Your instructions:
Show each line that has the string "origin" in it.

--- --- ---

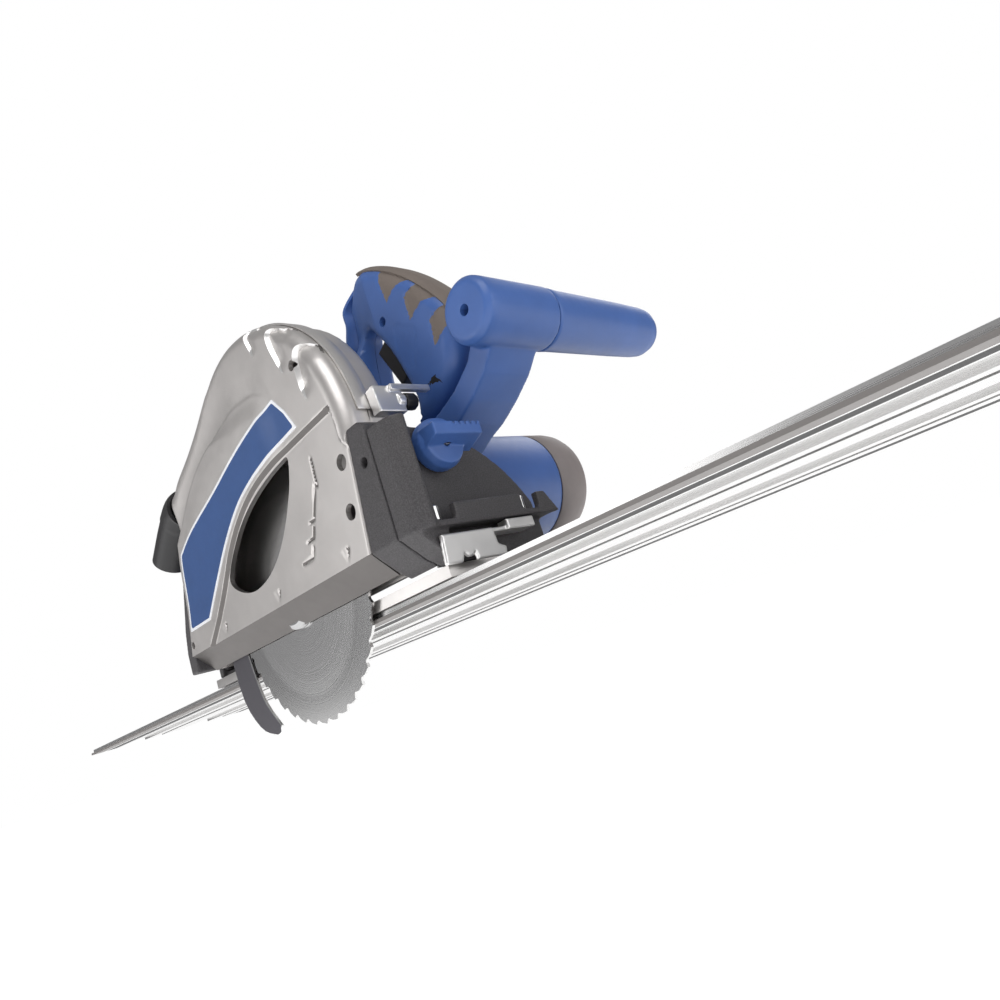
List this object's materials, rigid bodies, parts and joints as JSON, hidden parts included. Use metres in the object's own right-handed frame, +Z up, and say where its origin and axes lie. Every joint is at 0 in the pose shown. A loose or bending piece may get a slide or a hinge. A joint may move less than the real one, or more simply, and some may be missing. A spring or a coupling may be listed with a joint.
{
  "type": "track plunge saw",
  "caption": "Plunge-cut circular saw riding on a short aluminium guide rail, blade lowered, with bevel brackets, closed D-handle and bar handle.",
  "frame": {"origin": "on the underside of the guide rail, at the middle of its width, level with the cut mark at the middle of the guard", "axes": "+X is the feed direction along the rail, +Y points from the blade to the motor, +Z is up from the work"},
  "size_m": [0.9, 0.221, 0.2682],
  "materials": {
    "rail_aluminium": "bright drawn, lengthwise lines",
    "splinter_grey": "satin strip",
    "grip_black": "matt foam rubber",
    "cast_aluminium": "fine satin, lightly blasted",
    "pale_aluminium": "satin sheet",
    "dark_casting": "speckled dark coat",
    "fastener_steel": "turned steel",
    "spring_steel": "oiled wire",
    "bright_metal": "bright plated",
    "blue_plastic": "fine-grained moulding",
    "label_blue": "printed film",
    "grey_plastic": "fine-grained moulding",
    "black_plastic": "moulded",
    "soft_grip": "matt soft grip",
    "knife_steel": "dark blued steel with bright edge",
    "blade_steel": "polished in rings",
    "gear_steel": "ground and greased",
    "lamination_steel": "stacked sheet",
    "copper_winding": "varnished windings"
  },
  "bodies": {
    "rail": {"guide_rail": "rail_aluminium", "splinter_strip": "splinter_grey", "grip_strip_inner": "grip_black", "grip_strip_outer": "grip_black", "glide_strip": "splinter_grey"},
    "base": {"base_plate": "cast_aluminium", "front_bracket": "dark_casting", "guide_screw_1": "fastener_steel", "guide_screw_2": "fastener_steel", "cut_line_plate": "pale_aluminium", "rear_bracket": "dark_casting", "bevel_bolt_front": "fastener_steel", "bevel_bolt_rear": "fastener_steel"},
    "front_knob": {"bevel_knob_front": "blue_plastic"},
    "rear_knob": {"bevel_knob_rear": "blue_plastic"},
    "cam_front": {"rail_cam_front": "black_plastic"},
    "cam_rear": {"rail_cam_rear": "black_plastic"},
    "guard": {"guard_outer_shell": "cast_aluminium", "label_plate": "label_blue", "guard_inner_shell": "cast_aluminium", "plunge_pivot_pin": "fastener_steel", "front_casting": "dark_casting", "front_protractor": "pale_aluminium", "rear_protractor": "dark_casting", "depth_scale": "pale_aluminium", "plunge_spring": "spring_steel"},
    "dust": {"dust_port": "black_plastic"},
    "stop": {"depth_stop": "bright_metal"},
    "stop_knob": {"depth_stop_knob": "black_plastic"},
    "plunge": {"gearbox_housing": "cast_aluminium", "gearbox_cover": "cast_aluminium", "spindle_bearing": "fastener_steel", "armature_bearing": "fastener_steel", "motor_housing": "blue_plastic", "brush_cap_1": "black_plastic", "brush_cap_2": "black_plastic", "motor_end_cap": "grey_plastic", "stator": "lamination_steel", "handle_right_shell": "blue_plastic", "handle_left_shell": "blue_plastic", "switch_body": "black_plastic", "grip_pad": "soft_grip", "cord_gland": "black_plastic", "front_arm": "blue_plastic", "front_bar_grip": "blue_plastic", "riving_knife": "knife_steel", "knife_screw": "fastener_steel"},
    "trigger": {"trigger": "black_plastic"},
    "release": {"plunge_release_button": "black_plastic"},
    "lock": {"spindle_lock_button": "black_plastic"},
    "blade": {"saw_blade": "blade_steel", "outer_flange": "fastener_steel", "inner_flange": "fastener_steel", "blade_bolt": "fastener_steel", "spindle": "fastener_steel", "spindle_gear": "gear_steel"},
    "idler": {"idler_gear": "gear_steel"},
    "armature": {"armature_shaft": "gear_steel", "cooling_fan": "black_plastic", "armature_core": "copper_winding"}
  },
  "joints": [
    {"name": "rail_slide", "type": "slide", "parent": "rail", "child": "base", "axis": [1, 0, 0], "range_m": [-0.14, 0.23]},
    {"name": "front_knob_turn", "type": "hinge", "parent": "base", "child": "front_knob", "pos_m": [0.145, -0.07748, 0.07529], "axis": [1, 0, 0], "range_deg": [-100, 0]},
    {"name": "rear_knob_turn", "type": "hinge", "parent": "base", "child": "rear_knob", "pos_m": [-0.168, -0.07748, 0.07529], "axis": [1, 0, 0], "range_deg": [0, 100]},
    {"name": "cam_front_turn", "type": "hinge", "parent": "base", "child": "cam_front", "pos_m": [0.098, -0.04, 0.015], "axis": [0, 0, 1], "range_deg": [0, 90]},
    {"name": "cam_rear_turn", "type": "hinge", "parent": "base", "child": "cam_rear", "pos_m": [-0.098, -0.04, 0.015], "axis": [0, 0, 1], "range_deg": [0, 90]},
    {"name": "bevel_tilt", "type": "hinge", "parent": "base", "child": "guard", "pos_m": [0, -0.095, 0], "axis": [1, 0, 0], "range_deg": [0, 45]},
    {"name": "dust_swivel", "type": "hinge", "parent": "guard", "child": "dust", "pos_m": [-0.119, -0.101, 0.139], "axis": [1, 0, 0], "range_deg": [-75, 75]},
    {"name": "depth_stop_set", "type": "hinge", "parent": "guard", "child": "stop", "pos_m": [0.015, -0.095, 0.1], "axis": [0, -1, 0], "range_deg": [0, 55]},
    {"name": "depth_knob_turn", "type": "hinge", "parent": "stop", "child": "stop_knob", "pos_m": [0.1206, -0.077, 0.10924], "axis": [0, 1, 0], "range_deg": [0, 180]},
    {"name": "plunge", "type": "hinge", "parent": "guard", "child": "plunge", "pos_m": [-0.124, -0.095, 0.043], "axis": [0, -1, 0], "range_deg": [0, 28]},
    {"name": "trigger_pull", "type": "slide", "parent": "plunge", "child": "trigger", "axis": [0.9135, 0, 0.4067], "range_m": [0, 0.005], "stiffness_N_per_m": 900, "springref_m": -0.003},
    {"name": "release_press", "type": "slide", "parent": "plunge", "child": "release", "axis": [0, -1, 0], "range_m": [0, 0.004], "stiffness_N_per_m": 600, "springref_m": -0.002},
    {"name": "spindle_lock_press", "type": "slide", "parent": "plunge", "child": "lock", "axis": [0, -1, 0], "range_m": [0, 0.004], "stiffness_N_per_m": 600, "springref_m": -0.002},
    {"name": "armature_spin", "type": "hinge", "parent": "plunge", "child": "armature", "pos_m": [0.0528, 0.005, 0.0723], "axis": [0, 1, 0], "continuous": true},
    {"name": "idler_spin", "type": "hinge", "parent": "plunge", "child": "idler", "pos_m": [0.02031, -0.07, 0.07137], "axis": [0, 1, 0], "continuous": true},
    {"name": "blade_spin", "type": "hinge", "parent": "plunge", "child": "blade", "pos_m": [-0.0095, -0.095, 0.0385], "axis": [0, 1, 0], "continuous": true}
  ],
  "couplings": [
    {"joint": "idler_spin", "follows": "armature_spin", "ratio": -0.2093},
    {"joint": "blade_spin", "follows": "armature_spin", "ratio": 0.32143}
  ]
}
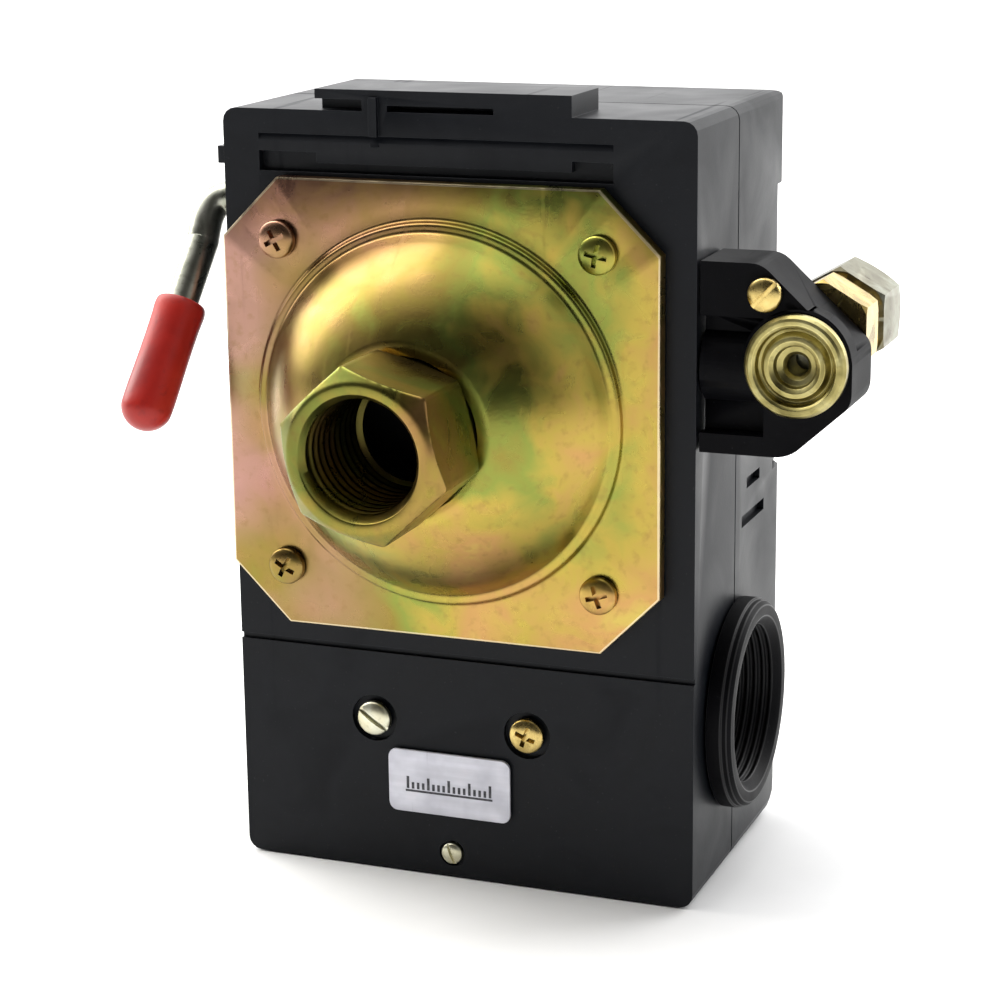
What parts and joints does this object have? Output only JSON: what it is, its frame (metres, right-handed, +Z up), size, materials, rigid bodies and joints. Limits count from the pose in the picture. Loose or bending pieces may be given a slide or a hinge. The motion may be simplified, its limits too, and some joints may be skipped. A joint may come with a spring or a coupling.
{
  "type": "pressure switch",
  "caption": "Air compressor pressure switch: boxy housing, domed flange with a hexagonal pressure port, side unloader valve and wire on/off lever.",
  "frame": {"origin": "on the flat lower end of the housing, at mid depth, below the pressure port's axis", "axes": "+X to the right towards the unloader valve, +Y to the back, the pressure port opens towards -Y, +Z up along the housing"},
  "size_m": [0.0847, 0.0632, 0.0934],
  "materials": {
    "housing": "moulded black, slightly worn",
    "inner_plastic": "brown moulding compound",
    "yellow_zinc": "yellow chromated zinc with green and pink shades",
    "zinc": "bright zinc",
    "brass": "turned brass",
    "red_grip": "dipped vinyl",
    "rubber": "reinforced sheet",
    "label": "blank pale foil"
  },
  "bodies": {
    "housing": {"housing_base": "housing", "cover": "housing", "conduit_collar": "housing", "label_plate": "label", "cover_post_1": "zinc", "cover_post_2": "zinc", "cover_screw_1": "zinc", "cover_screw_2": "zinc", "flange_cap": "yellow_zinc", "port_fitting": "yellow_zinc", "flange_screw_1": "yellow_zinc", "flange_screw_2": "yellow_zinc", "flange_screw_3": "yellow_zinc", "flange_screw_4": "yellow_zinc", "diaphragm": "rubber", "mechanism_frame": "zinc", "rocker_pin": "zinc", "carrier_pin": "zinc", "range_stud": "zinc", "differential_stud": "zinc", "range_spring": "zinc", "differential_spring": "zinc", "snap_spring": "zinc", "terminal_block": "inner_plastic", "terminal_strip_1": "brass", "terminal_strip_2": "brass", "terminal_strip_3": "brass", "terminal_strip_4": "brass", "terminal_screw_1": "zinc", "terminal_screw_2": "zinc", "terminal_screw_3": "zinc", "terminal_screw_4": "zinc", "block_screw_1": "brass", "block_screw_2": "brass", "ground_screw": "brass", "unloader_body": "housing", "unloader_screw": "brass", "exhaust_plug": "brass", "unloader_fitting": "brass", "valve_spring": "zinc", "compression_nut": "yellow_zinc"},
    "piston": {"piston": "inner_plastic"},
    "rocker": {"rocker": "zinc", "trip_finger": "zinc"},
    "carrier": {"contact_carrier": "inner_plastic", "contact_bridge_1": "brass", "contact_bridge_2": "brass"},
    "stem": {"valve_stem": "brass"},
    "lever": {"off_lever": "zinc", "lever_grip": "red_grip"},
    "range_seat": {"range_seat": "zinc"},
    "range_nut": {"range_nut": "zinc"},
    "differential_seat": {"differential_seat": "zinc"},
    "differential_nut": {"differential_nut": "zinc"}
  },
  "joints": [
    {"name": "piston_slide", "type": "slide", "parent": "housing", "child": "piston", "axis": [0, 1, 0], "range_m": [0, 0.0008], "stiffness_N_per_m": 20000, "springref_m": -0.005},
    {"name": "rocker_swing", "type": "hinge", "parent": "housing", "child": "rocker", "pos_m": [0, -0.0045, 0.044], "axis": [-1, 0, 0], "range_deg": [0, 3.6], "deforming": ["range_spring", "differential_spring"]},
    {"name": "carrier_swing", "type": "hinge", "parent": "housing", "child": "carrier", "pos_m": [0, -0.002, 0.036], "axis": [1, 0, 0], "range_deg": [0, 12.2], "deforming": ["snap_spring"]},
    {"name": "stem_slide", "type": "slide", "parent": "housing", "child": "stem", "axis": [0, 1, 0], "range_m": [0, 0.0015], "deforming": ["valve_spring"]},
    {"name": "lever_swing", "type": "hinge", "parent": "housing", "child": "lever", "pos_m": [0, -0.01275, 0.07975], "axis": [1, 0, 0], "range_deg": [0, 35]},
    {"name": "range_nut_turn", "type": "hinge", "parent": "range_seat", "child": "range_nut", "pos_m": [0, 0.009, 0.076], "axis": [0, 1, 0], "range_deg": [-722, 722]},
    {"name": "range_seat_slide", "type": "slide", "parent": "housing", "child": "range_seat", "axis": [0, 1, 0], "range_m": [-0.0016, 0.0016]},
    {"name": "differential_nut_turn", "type": "hinge", "parent": "differential_seat", "child": "differential_nut", "pos_m": [0.012, 0.005, 0.076], "axis": [0, 1, 0], "range_deg": [-722, 722]},
    {"name": "differential_seat_slide", "type": "slide", "parent": "housing", "child": "differential_seat", "axis": [0, 1, 0], "range_m": [-0.001, 0.001]}
  ],
  "couplings": [
    {"joint": "rocker_swing", "follows": "piston_slide", "rad_per_m": 76.923},
    {"joint": "carrier_swing", "follows": "piston_slide", "rad_per_m": 261.8},
    {"joint": "stem_slide", "follows": "piston_slide", "ratio": 1.7692},
    {"joint": "range_nut_turn", "follows": "range_seat_slide", "rad_per_m": 7854},
    {"joint": "differential_nut_turn", "follows": "differential_seat_slide", "rad_per_m": 12566}
  ]
}
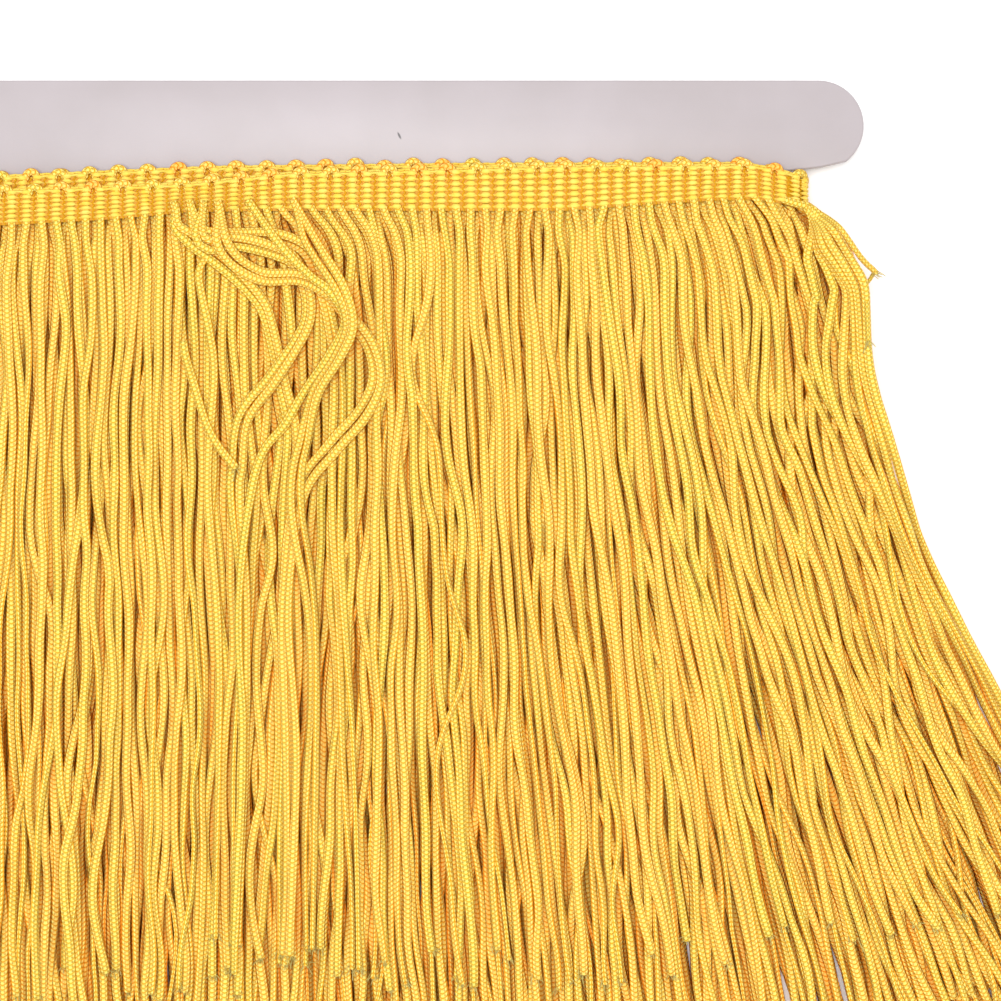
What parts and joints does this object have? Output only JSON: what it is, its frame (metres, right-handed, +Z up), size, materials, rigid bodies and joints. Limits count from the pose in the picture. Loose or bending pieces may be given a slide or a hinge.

--- --- ---

Task response:
List this object's materials, rigid bodies, parts and joints as JSON, hidden parts included. Use metres in the object's own right-handed frame, +Z up, and say where its origin and axes lie. Every joint is at 0 in the pose shown. A loose or bending piece may get a slide or a hinge. A joint may move less than the real one, or more simply, and some may be missing. A spring or a coupling may be listed with a joint.
  "frame": {"origin": "on the underside of the guide rail, at the middle of its width, level with the cut mark at the middle of the guard", "axes": "+X is the feed direction along the rail, +Y points from the blade to the motor, +Z is up from the work"},
  "frame": {"origin": "on the flat lower end of the housing, at mid depth, below the pressure port's axis", "axes": "+X to the right towards the unloader valve, +Y to the back, the pressure port opens towards -Y, +Z up along the housing"},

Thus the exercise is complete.